DATA TO PROCESS >>
--------
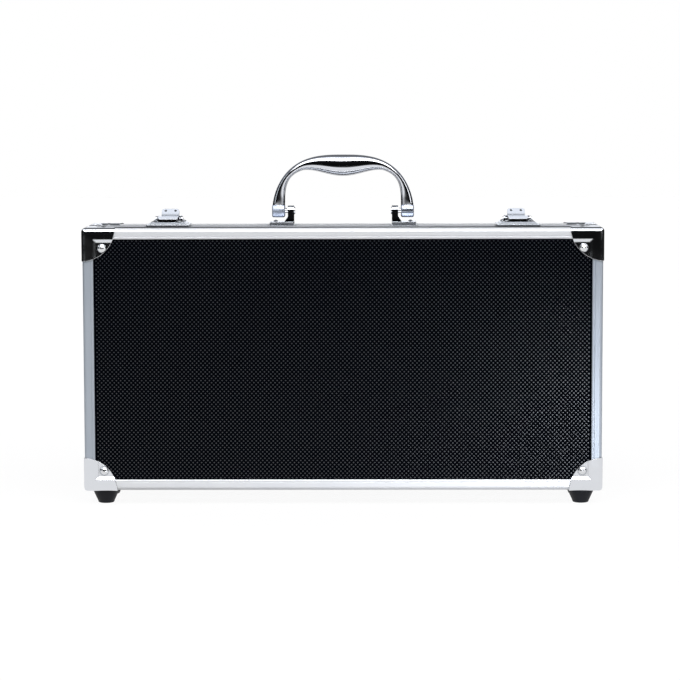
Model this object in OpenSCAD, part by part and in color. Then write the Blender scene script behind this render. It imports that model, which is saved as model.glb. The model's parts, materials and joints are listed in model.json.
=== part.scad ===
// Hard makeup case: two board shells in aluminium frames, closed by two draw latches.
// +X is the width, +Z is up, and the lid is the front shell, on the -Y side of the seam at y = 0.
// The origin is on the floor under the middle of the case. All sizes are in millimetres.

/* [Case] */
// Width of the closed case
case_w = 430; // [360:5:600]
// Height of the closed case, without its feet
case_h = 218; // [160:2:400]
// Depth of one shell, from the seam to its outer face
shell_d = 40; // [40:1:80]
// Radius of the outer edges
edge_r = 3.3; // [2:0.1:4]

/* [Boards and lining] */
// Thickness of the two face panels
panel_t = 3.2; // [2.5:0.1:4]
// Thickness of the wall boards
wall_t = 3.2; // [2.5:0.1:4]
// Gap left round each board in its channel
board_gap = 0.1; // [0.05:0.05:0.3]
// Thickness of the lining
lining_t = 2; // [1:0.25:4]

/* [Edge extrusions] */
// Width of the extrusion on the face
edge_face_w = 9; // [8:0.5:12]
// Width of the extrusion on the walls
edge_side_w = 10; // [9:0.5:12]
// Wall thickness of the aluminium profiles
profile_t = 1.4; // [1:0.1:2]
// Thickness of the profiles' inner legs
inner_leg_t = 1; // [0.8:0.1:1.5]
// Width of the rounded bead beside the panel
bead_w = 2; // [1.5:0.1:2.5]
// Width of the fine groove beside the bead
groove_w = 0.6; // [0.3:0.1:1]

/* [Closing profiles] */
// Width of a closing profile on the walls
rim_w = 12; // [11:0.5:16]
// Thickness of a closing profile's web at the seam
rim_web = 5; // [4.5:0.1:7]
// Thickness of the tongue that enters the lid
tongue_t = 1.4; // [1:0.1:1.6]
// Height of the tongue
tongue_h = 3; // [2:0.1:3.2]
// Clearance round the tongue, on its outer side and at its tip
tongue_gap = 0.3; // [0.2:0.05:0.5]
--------
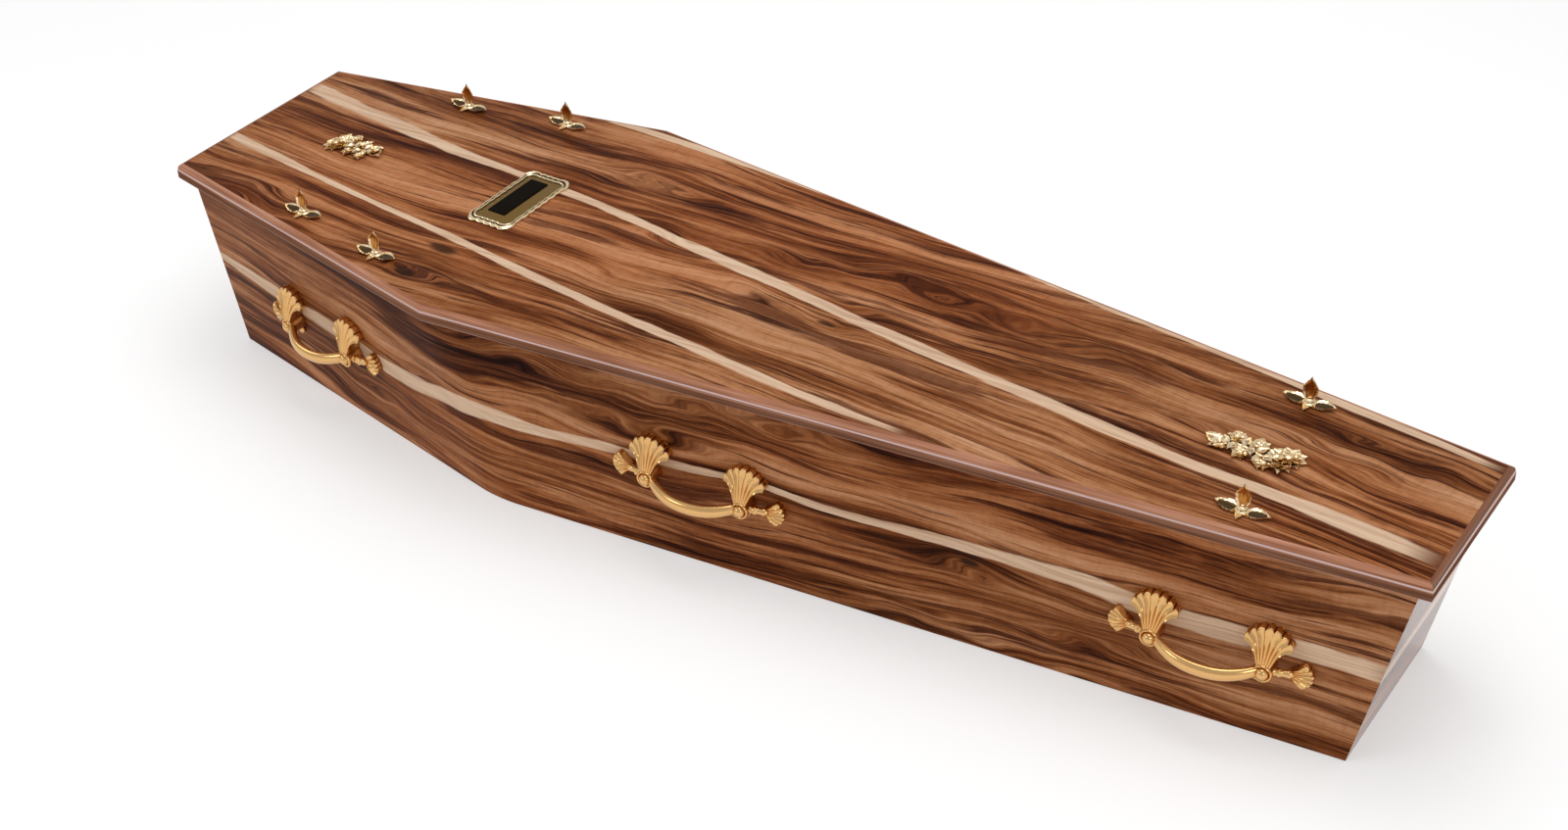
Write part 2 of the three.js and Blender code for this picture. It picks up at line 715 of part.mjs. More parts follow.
--------
Of all the entries above, repeat only the lines from the line that has "Model this object" to the line that has "are in millimetres.", both lines included, exactly.

Model this object in OpenSCAD, part by part and in color. Then write the Blender scene script behind this render. It imports that model, which is saved as model.glb. The model's parts, materials and joints are listed in model.json.
=== part.scad ===
// Hard makeup case: two board shells in aluminium frames, closed by two draw latches.
// +X is the width, +Z is up, and the lid is the front shell, on the -Y side of the seam at y = 0.
// The origin is on the floor under the middle of the case. All sizes are in millimetres.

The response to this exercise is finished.